Impact resistance of composites in terms of (a) bending strength, (b) bending modulus, and (c) bending toughenss.
Conclusion
Webs composed of hf-modified PP fibers and GFs were laminated orthogonally and then hot pressed to form GF/PP composites. The composites were composed of 43.40% of reinforcing fibers, an average fiber length of 22.9 mm, and a porosity of 2.92%. As a result, the composites have advantages of high fiber content, long fiber length, and low porosity. In addition, the reinforcing fibers were distributed evenly in the matrices and bonded firmly with them. Compared with GF/PP composites, GF/PP-hf composites have 15.2°C higher Tg, 10.42% greater crystallinity, and significantly higher thermodynamic behaviors.
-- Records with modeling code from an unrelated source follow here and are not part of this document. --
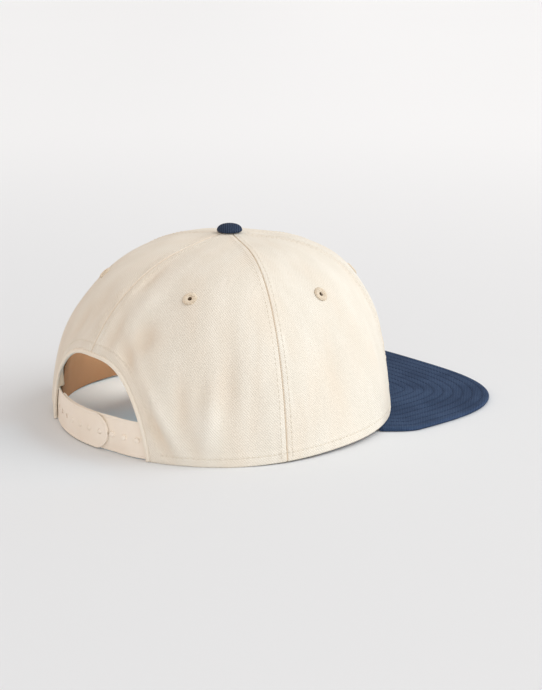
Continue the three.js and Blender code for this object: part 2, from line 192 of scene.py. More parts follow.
# How far the cloth stands out from the plain form: the seam bands, the turned hems, the small
# puckers that the stitching draws, and the soft dents of the cloth between them.
def relief(phi, climb):
    place = crown_face(phi, climb)
    rim = rim_point(phi)
    away = np.abs((phi + np.pi) % (2 * np.pi) - np.pi)
    radius = np.hypot(rim[..., 0], rim[..., 1]) * np.cos(climb)
    seams = np.radians([0, FRONT_SEAM, BACK_SEAM, 180])
    to_seam = np.min(np.abs(away[..., None] - seams), -1) * radius
    height = place[..., 2] - rim[..., 2]
    to_arch = nearest(place, ARCH_HEM)
    to_hem = np.minimum(height, to_arch)
    along = place[..., 2] + 0.4 * radius
    round_rim = away * radius + place[..., 2] * (to_arch < height)
    clear = smooth(radius, 5, 16)
    out = 0.22 * (1 - smooth(to_seam, 3.6, 5.6)) * clear
    out -= 0.8 * np.exp(-(to_seam / 0.33) ** 2)
    out -= 0.05 * np.exp(-((to_seam - ROW_FROM_SEAM) / 0.5) ** 2) * clear
    draw = np.exp(-np.maximum(to_seam - 3, 0) / 8) * smooth(to_seam, 0.6, 2.5) * clear
    draw *= 1 + 1.2 * smooth(away, 2.6, 3.0)
    out += 0.13 * draw * np.sin(along / 1.25 + 1.7 * np.sin(along / 9.0) + 3 * away)
    out -= 0.75 * (1 - np.sqrt(1 - (1 - np.clip(to_hem / 1.1, 0, 1)) ** 2))
    out += 0.26 * (1 - smooth(to_hem, 5.0, 6.8))
    out -= 0.2 * np.exp(-((to_hem - ROW_FROM_HEM) / 0.5) ** 2)
    pull = np.exp(-np.maximum(to_hem - ROW_FROM_HEM, 0) / 8) * smooth(to_hem, 0.5, 3)
    out += 0.12 * pull * np.sin(round_rim / 1.3 + 2.0 * np.sin(round_rim / 11.0))
    x, y, z = place[..., 0], place[..., 1], place[..., 2]
    loose = (1 - np.exp(-to_seam / 11)) * (1 - np.exp(-to_hem / 9)) * smooth(radius, 12, 40)
    dents = np.sin(x / 13 + 0.9 + y / 29) * np.sin(z / 12 - y / 23 + 0.4)
    dents += 0.8 * np.sin(y / 11 + z / 21 + x / 37 + 2.1) * np.sin(z / 17 + x / 19)
    out += 0.75 * loose * dents
    return out + folds(phi, climb) * smooth(to_seam, 2, 6) * smooth(to_hem, 2, 7)


def cloth_point(phi, climb, lift=0.0):
    return crown_face(phi, climb) + crown_normal(phi, climb) * (relief(phi, climb) + lift)[..., None]


# Climbs at which each meridian reaches given shares and distances of its own length.
def rows_along(phi, start, near, count):
    top = math.acos(TOP_HOLE_RADIUS / HALF_WIDTH)
    found, lengths = [], []
    for angle, first in zip(phi, start):
        heights = np.linspace(0, CROWN_HEIGHT * 0.96, 260)
        tries = np.concatenate([climb_at(np.full(260, angle), heights), np.linspace(0, top, 160)])
        tries = np.unique(np.clip(tries, 0, top))
        way = crown_face(np.full(len(tries), angle), tries)
        length = np.concatenate([[0], np.cumsum(np.linalg.norm(np.diff(way, axis=0), axis=1))])
        at_start = np.interp(first, tries, length)
        rest = np.linspace(at_start + near[-1], length[-1], count + 1)[1:]
        wanted = np.concatenate([at_start + np.array(near), rest])
        found.append(np.interp(wanted, length, tries))
        lengths.append(wanted)
    return np.array(found), np.array(lengths)


# A grid mesh in the row frame, from points in millimetres, with its cloth lengths as a UV map.
def grid_piece(name, points, cloth=None):
    columns, rows = points.shape[:2]
    bpy.ops.mesh.primitive_grid_add(x_subdivisions=rows - 1, y_subdivisions=columns - 1, size=1)
    piece = bpy.context.object
    piece.name = piece.data.name = name
    mesh = piece.data
    mesh.vertices.foreach_set("co", in_frame(points.reshape(-1, 3)).ravel())
    if cloth is not None:
        corner = np.zeros(len(mesh.loops), dtype=int)
        mesh.loops.foreach_get("vertex_index", corner)
        mesh.uv_layers[0].data.foreach_set("uv", (cloth.reshape(-1, 2)[corner] * 0.001).ravel())
    mesh.update()
    return piece


def face_outwards(piece, outward):
    face = piece.data.polygons[len(piece.data.polygons) // 2]
    if face.normal.dot(Vector(outward)) < 0:
        piece.data.flip_normals()


def apply_modifier(piece, kind, **settings):
    bpy.context.view_layer.objects.active = piece
    added = piece.modifiers.new(kind.title(), kind)
    for key, value in settings.items():
        setattr(added, key, value)
    bpy.ops.object.modifier_apply(modifier=added.name)


def shade_smooth(piece, degrees=40):
    bpy.ops.object.select_all(action="DESELECT")
    piece.select_set(True)
    bpy.context.view_layer.objects.active = piece
    bpy.ops.object.shade_smooth_by_angle(angle=math.radians(degrees))
    piece.select_set(False)


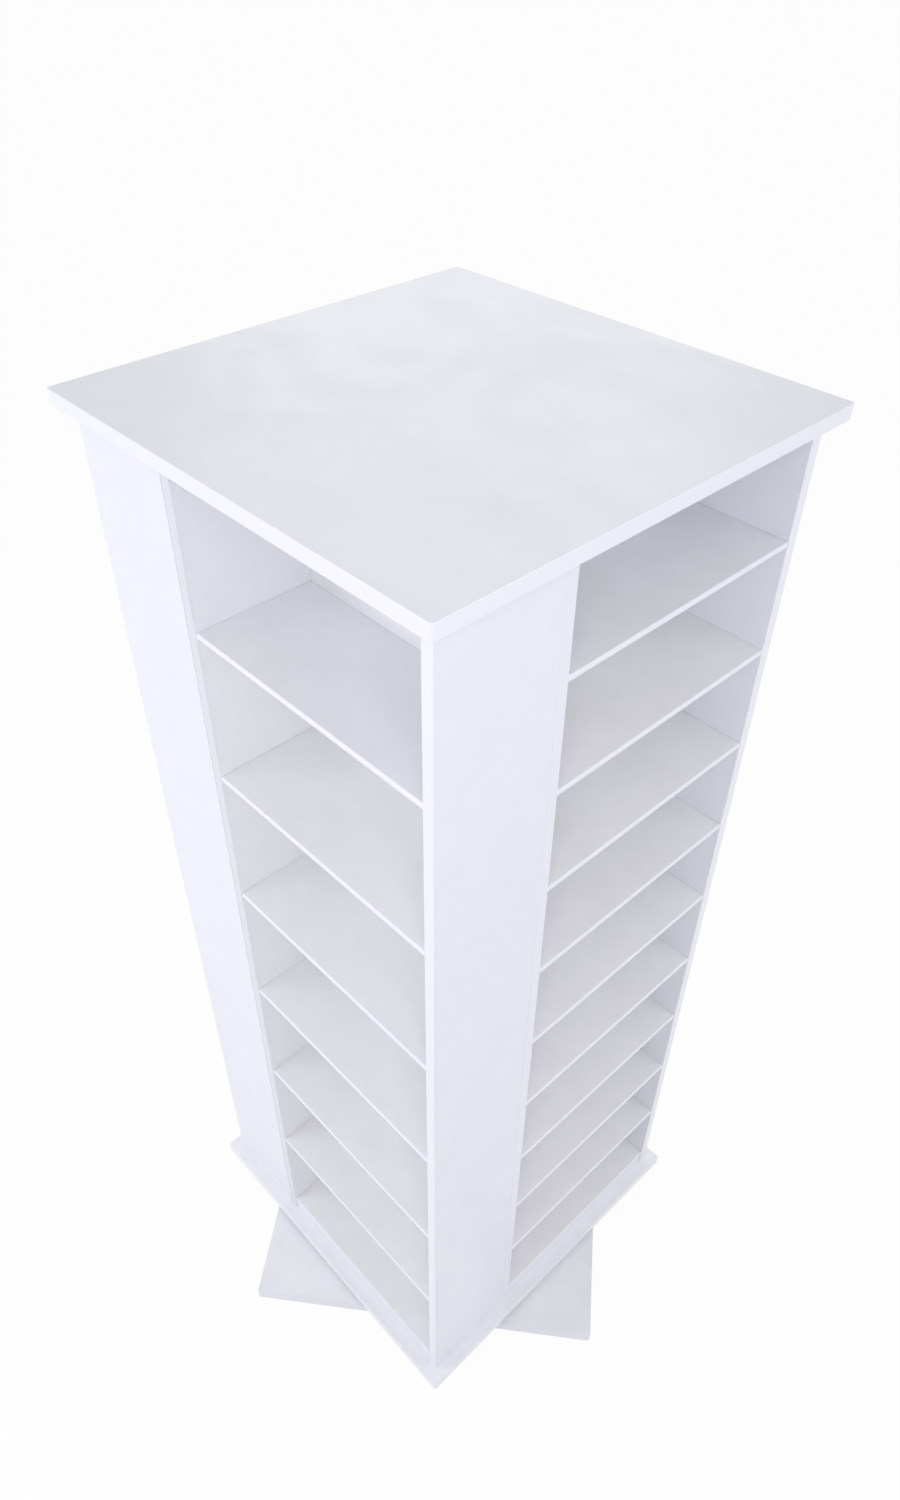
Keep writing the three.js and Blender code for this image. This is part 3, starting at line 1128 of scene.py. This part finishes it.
@dataclass
class BallBearing(SubAssembly):
    """The turntable: two pressed plates with a ball race, and a cage of balls between them."""

    side: float = 0.220
    corner: float = 0.014
    corner_steps: int = 8
    sheet: float = 0.0015
    race: float = 0.075
    race_steps: int = 10
    land: float = 0.008
    land_top: float = 0.0040
    ramp: float = 0.003
    foot: float = 0.004
    groove: float = 0.003
    ball: float = 0.0029
    balls: int = 24
    cage_half: float = 0.005
    cage_thick: float = 0.0008
    pocket: float = 0.00315
    rim_gap: float = 0.002
    rim_width: float = 0.0015
    rim_clear: float = 0.0007
    rim_round: float = 0.0003
    hole: float = 0.0026
    hole_inset: float = 0.014
    hole_sides: int = 20
    ring_sides: int = 96

    def race_arc(self, radius: float, lip: float) -> Outline:
        """Draws the ball race from its outer lip to its inner lip.

        Args:
            radius: Radius of the arc, about a ball's centre.
            lip: Level of the lips.

        Returns:
            The points of the arc.
        """
        middle = PLAN.bearing / 2
        half = math.acos((middle - lip) / radius)
        angles = [half - 2 * half * step / self.race_steps for step in range(self.race_steps + 1)]
        return [(self.race + radius * math.sin(angle), middle - radius * math.cos(angle)) for angle in angles]

    def pressing(self, with_rim: bool) -> Shape:
        """Builds one pressed plate, lying on the level of the origin with its race up.

        Args:
            with_rim: True for the plate with the dust rim.

        Returns:
            The closed shape.
        """
        sheet, top = self.sheet, self.land_top
        out, inner = self.race + self.land, self.race - self.land
        foot_out, foot_in = out + self.ramp + self.foot, inner - self.ramp - self.foot
        turn = sheet * math.tan(math.atan2(top - sheet, self.ramp) / 2)
        rim_in = out + self.ramp + self.rim_gap
        rim_out = rim_in + self.rim_width
        rim_top = PLAN.bearing - sheet - self.rim_clear
        rim = [(rim_out, sheet), (rim_out, rim_top - self.rim_round), (rim_out - self.rim_round, rim_top),
               (rim_in, rim_top), (rim_in, sheet)]
        profile = [(foot_out, sheet), *(rim if with_rim else ()),
                   (out + self.ramp, sheet), (out, top), *self.race_arc(self.groove, top),
                   (inner, top), (inner - self.ramp, sheet), (foot_in, sheet), (foot_in, 0.0),
                   (inner - self.ramp + turn, 0.0), (inner + turn, top - sheet),
                   *reversed(self.race_arc(self.groove + sheet, top - sheet)),
                   (out - turn, top - sheet), (out + self.ramp - turn, 0.0), (foot_out, 0.0)]
        shape = turned(profile, self.ring_sides, closed=False)
        reach = self.side / 2 - self.hole_inset
        holes = [circle(x * reach, y * reach, self.hole, self.hole_sides) for x, y in SQUARE]
        loops = [rounded_square(self.side / 2, self.corner, self.corner_steps), *holes,
                 circle(0.0, 0.0, foot_out, self.ring_sides)]
        add_sheet(shape, loops, 0.0, sheet, open_loops=1)
        return weld(shape)

    def cage_shape(self) -> Shape:
        """Builds the cage ring with a pocket for each ball.

        Returns:
            The closed shape.
        """
        shape = bmesh.new()
        rims = [circle(0.0, 0.0, self.race + side * self.cage_half, self.ring_sides) for side in (1, -1)]
        pockets = [circle(spot.x, spot.y, self.pocket, self.hole_sides) for spot in self.ball_spots()]
        middle = PLAN.base_top + PLAN.bearing / 2
        add_sheet(shape, rims + pockets, middle - self.cage_thick / 2, middle + self.cage_thick / 2)
        return weld(shape)

    def ball_spots(self) -> list[Vector]:
        """The balls' centres."""
        middle = PLAN.base_top + PLAN.bearing / 2
        return [Vector((x, y, middle)) for x, y in circle(0.0, 0.0, self.race, self.balls)]

    def ball_piece(self) -> Piece:
        """Builds the balls.

        Returns:
            The balls, as one piece.
        """
        shape = bmesh.new()
        bmesh.ops.create_uvsphere(shape, u_segments=24, v_segments=16, radius=self.ball)
        made = self.scatter.place("balls", dress("ball", shape), self.ball_spots(), [UP] * self.balls,
                                  self.finishes.balls, seed=3)
        return Piece(made, Carrier.CAGE, Slot.BALLS)

    def screws(self) -> list[Piece]:
        """Builds the four screws of each plate.

        Returns:
            The lower and the upper screws.
        """
        reach = self.side / 2 - self.hole_inset
        lower = four_spots(reach, PLAN.base_top + self.sheet, PLAN.base_turn)
        upper = four_spots(reach, PLAN.tower_bottom - self.sheet, Matrix.Identity(4))
        rows = (("lower_screws", lower, UP, Carrier.BASE, 5), ("upper_screws", upper, -UP, Carrier.TOWER, 7))
        return [Piece(self.scatter.place(name, PanHead().build(), spots, [out] * len(spots), self.finishes.screw, seed),
                      carrier, Slot.ZINC) for name, spots, out, carrier, seed in rows]

    def build(self) -> list[Piece]:
        """Builds the two plates, the cage, the balls and the eight screws.

        Returns:
            The pieces of the bearing.
        """
        lower, upper, has = self.pressing(False), self.pressing(True), self.finishes
        lower.transform(Matrix.Translation(PLAN.base_top * UP) @ PLAN.base_turn)
        upper.transform(Matrix.Translation(PLAN.tower_bottom * UP) @ Matrix.Rotation(math.pi, 4, "X"))
        balls = self.ball_piece()
        return [
            Piece(dress("bearing_lower", lower, has.zinc), Carrier.BASE, Slot.ZINC, ("bearing_lower_plate",)),
            Piece(dress("bearing_upper", upper, has.zinc), Carrier.TOWER, Slot.ZINC, ("bearing_upper_plate",)),
            Piece(dress("cage_ring", self.cage_shape(), has.cage), Carrier.CAGE, Slot.BALLS, ("ball_cage",)),
            balls,
            *self.screws(),
        ]


@dataclass
class Glides(SubAssembly):
    """Four nylon glides under the base plate, each with a nail through it."""

    radius: float = 0.014
    taper: float = 0.0015
    inset: float = 0.040
    well: float = 0.0035
    well_taper: float = 0.0006
    well_depth: float = 0.0011
    foot_edge: tuple[Span, ...] = ((-0.0003, 0.0), (0.0001, 0.0002))
    sides: int = 48
    nail: tuple[Span, ...] = ((0.0, 0.0), (0.0024, 0.0), (0.0026, 0.0002), (0.0023, 0.0006), (0.0, 0.0007))
    nail_sides: int = 24

    def button(self) -> Shape:
        """Builds one glide at the origin, its wearing face down and a well for the nail in it."""
        foot = [(self.radius - self.taper + out, up) for out, up in self.foot_edge]
        return turned([(0.0, self.well_depth), (self.well - self.well_taper, self.well_depth), (self.well, 0.0),
                       *foot, (self.radius, PLAN.glide), (0.0, PLAN.glide)], self.sides)

    def build(self) -> list[Piece]:
        """Builds the four glides and their nails.

        Returns:
            The glides, and the nails as one piece.
        """
        spots = four_spots(PLAN.plate_half - self.inset, 0.0, PLAN.base_turn)
        pieces = []
        for number, spot in enumerate(spots, start=1):
            shape = self.button()
            shape.transform(Matrix.Translation(spot))
            made = dress(f"glide_button_{number}", shape, self.finishes.nylon)
            pieces.append(Piece(made, Carrier.BASE, Slot.NYLON, (f"glide_{number}",)))
        heads = [spot + self.well_depth * UP for spot in spots]
        nails = self.scatter.place("glide_nails", dress("nail_head", turned(self.nail, self.nail_sides)), heads,
                                   [-UP] * len(heads), self.finishes.screw, seed=11)
        return pieces + [Piece(nails, Carrier.BASE, Slot.ZINC)]


@dataclass
class CamCaps(SubAssembly):
    """Round cover caps over the cam fittings that hold the side boards to the top panel."""

    drop: float = 0.034
    insets: Span = (0.036, 0.118)
    radius: float = 0.0085
    height: float = 0.0009
    sides: int = 40
    profile_shares: tuple[Span, ...] = ((0.0, 0.0), (1.0, 0.0), (1.0, 0.3), (0.95, 0.7), (0.86, 0.8), (0.80, 0.6),
                                        (0.74, 0.6), (0.68, 1.0), (0.0, 1.0))

    def build(self) -> list[Piece]:
        """Builds two caps near the top of each side board, on its inner face.

        Returns:
            The caps, as one piece.
        """
        cap = turned([(across * self.radius, up * self.height) for across, up in self.profile_shares], self.sides)
        spots, outs = [], []
        for face in Face:
            for inset in self.insets:
                spot = Vector((PLAN.half - PLAN.board, -PLAN.half + inset, PLAN.body_top - self.drop))
                spots.append(face.turn @ spot)
                outs.append(face.turn @ Vector((-1.0, 0.0, 0.0)))
        made = self.scatter.place("cam_caps", dress("cover_cap", cap), spots, outs, self.finishes.cap, seed=13)
        return [Piece(made, Carrier.TOWER, Slot.NYLON)]


# Studio

@dataclass(frozen=True)
class SoftLamp:
    """A large square lamp aimed at a point."""

    name: str
    place: Place
    target: Place
    side: float
    power: float
    colour: Colour = (0.873, 0.891, 1.0)

    def build(self) -> None:
        """Hangs the lamp."""
        lamp = bpy.data.lights.new(self.name, "AREA")
        lamp.shape = "SQUARE"
        lamp.size = self.side
        lamp.energy = self.power
        lamp.color = self.colour
        aim = Vector(self.target) - Vector(self.place)
        turn = aim.to_track_quat("-Z", "Y").to_matrix().to_4x4()
        add_object(self.name, lamp).matrix_world = Matrix.Translation(self.place) @ turn


@dataclass(frozen=True)
class PhotoCamera:
    """The camera of the photograph, from its place, its angles and its focal length in picture widths."""

    place: Place = (0.771322, -0.730832, 1.980176)
    yaw_deg: float = 46.256
    pitch_deg: float = -40.9
    roll_deg: float = 0.559
    focal: float = 1082.571 / 900.0
    sensor: float = 36.0
    far: float = 200.0

    def build(self) -> None:
        """Sets the camera up as the scene's own."""
        yaw, pitch, roll = (math.radians(angle) for angle in (self.yaw_deg, self.pitch_deg, self.roll_deg))
        ahead = Vector((-math.sin(yaw) * math.cos(pitch), math.cos(yaw) * math.cos(pitch), math.sin(pitch)))
        right = Vector((math.cos(yaw), math.sin(yaw), 0.0))
        up = right.cross(ahead)
        across = math.cos(roll) * right + math.sin(roll) * up
        upward = math.cos(roll) * up - math.sin(roll) * right
        lens = bpy.data.cameras.new("photo_camera")
        lens.sensor_fit = "HORIZONTAL"
        lens.sensor_width = self.sensor
        lens.lens = self.focal * self.sensor
        lens.clip_end = self.far
        made = add_object("photo_camera", lens)
        made.matrix_world = Matrix.Translation(self.place) @ Matrix((across, upward, -ahead)).transposed().to_4x4()
        bpy.context.scene.camera = made


@dataclass
class Studio:
    """Plain pale floor, white surround and soft lamps."""

    floor_side: float = 80.0
    floor_paint: Colour = (0.86, 0.86, 0.87)
    floor_glow: float = 0.95
    ambient: float = 0.68
    ambient_tint: Colour = (0.985, 0.985, 1.0)
    lamps: tuple[SoftLamp, ...] = (
        SoftLamp("key_lamp", (1.25, -1.2, 2.1), (0.0, 0.0, 0.9), side=1.0, power=10.0),
        SoftLamp("left_lamp", (-1.3, -2.2, 1.3), (0.0, 0.0, 1.0), side=1.2, power=18.0),
        SoftLamp("right_lamp", (2.4, 1.2, 1.5), (0.0, 0.0, 0.9), side=1.2, power=10.0),
        SoftLamp("back_lamp", (-1.0, 1.0, 2.5), (0.0, 0.0, 1.4), side=1.4, power=6.0, colour=(1.0, 1.0, 1.0)),
    )

    def show_white(self, graph: Graph, plain: bpy.types.Node, white: bpy.types.Node, share: float, out: str) -> None:
        """Shows white to the rays that see the background: the camera's, and those seen in gloss or through glass.

        Args:
            graph: The graph of the floor's material or of the world.
            plain: The shader for all other rays.
            white: The white shader.
            share: How much of the white shows.
            out: Type of the output node.
        """
        path = graph.add("ShaderNodeLightPath").outputs
        seen = graph.maths("MAXIMUM", path["Is Camera Ray"], path["Is Glossy Ray"])
        seen = graph.maths("MAXIMUM", seen, path["Is Transmission Ray"])
        parts = graph.maths("MULTIPLY", seen, share), plain.outputs[0], white.outputs[0]
        both = graph.add("ShaderNodeMixShader")
        for target, part in zip(both.inputs, parts):
            graph.feed(target, part)
        graph.add(out, Surface=both.outputs[0])

    def floor(self) -> None:
        """Lays the floor, which looks white but keeps a shadow."""
        half = self.floor_side / 2
        mesh = bpy.data.meshes.new("studio_floor")
        mesh.from_pydata([(x * half, y * half, 0.0) for x, y in SQUARE], [], [(0, 1, 2, 3)])
        material = bpy.data.materials.new("studio_floor")
        material.use_nodes = True
        material.node_tree.nodes.clear()
        graph = Graph(material.node_tree)
        paint = graph.add("ShaderNodeBsdfDiffuse", Color=(*self.floor_paint, 1.0))
        glow = graph.add("ShaderNodeEmission", Color=WHITE, Strength=1.0)
        self.show_white(graph, paint, glow, self.floor_glow, "ShaderNodeOutputMaterial")
        mesh.materials.append(material)
        add_object("studio_floor", mesh)

    def surround(self) -> None:
        """Sets a world that looks white and lights at the ambient level."""
        world = bpy.data.worlds.new("studio_world")
        bpy.context.scene.world = world
        world.use_nodes = True
        world.node_tree.nodes.clear()
        graph = Graph(world.node_tree)
        light = graph.add("ShaderNodeBackground", Color=(*self.ambient_tint, 1.0), Strength=self.ambient)
        white = graph.add("ShaderNodeBackground", Color=WHITE, Strength=1.0)
        self.show_white(graph, light, white, 1.0, "ShaderNodeOutputWorld")

    def build(self) -> None:
        """Sets up floor, surround and lamps."""
        self.floor()
        self.surround()
        for lamp in self.lamps:
            lamp.build()
        bpy.context.scene.view_settings.view_transform = "Standard"


def main() -> None:
    """Builds the studio and the tower, and reports each piece."""
    logging.basicConfig(level=logging.INFO, format="%(name)s: %(message)s")
    PhotoCamera().build()
    Studio().build()
    finishes, scatter = Finishes(), Scatter()
    pieces = []
    for part in (SquarePlates, Carcass, Shelves, BallBearing, Glides, CamCaps):
        pieces += part(finishes, scatter).build()
    for piece in pieces:
        piece.register()


if __name__ == "__main__":
    main()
When the temperature is lower than 160°C, GF/PP-hf composites retain a relatively higher energy storage modulus and a lower loss factor. Additionally, GF/PP-hf composites also have greater static mechanical properties than GF/PP composites. The tensile strength is 118 MPa, the tensile modulus is 5830 MPa, the bending strength is 180 MPa, the bending modulus is 7780 MPa, and the bending toughness is 33 KJ m−2, which are 30, 29.6, 78.2, 68.3, and 32% greater.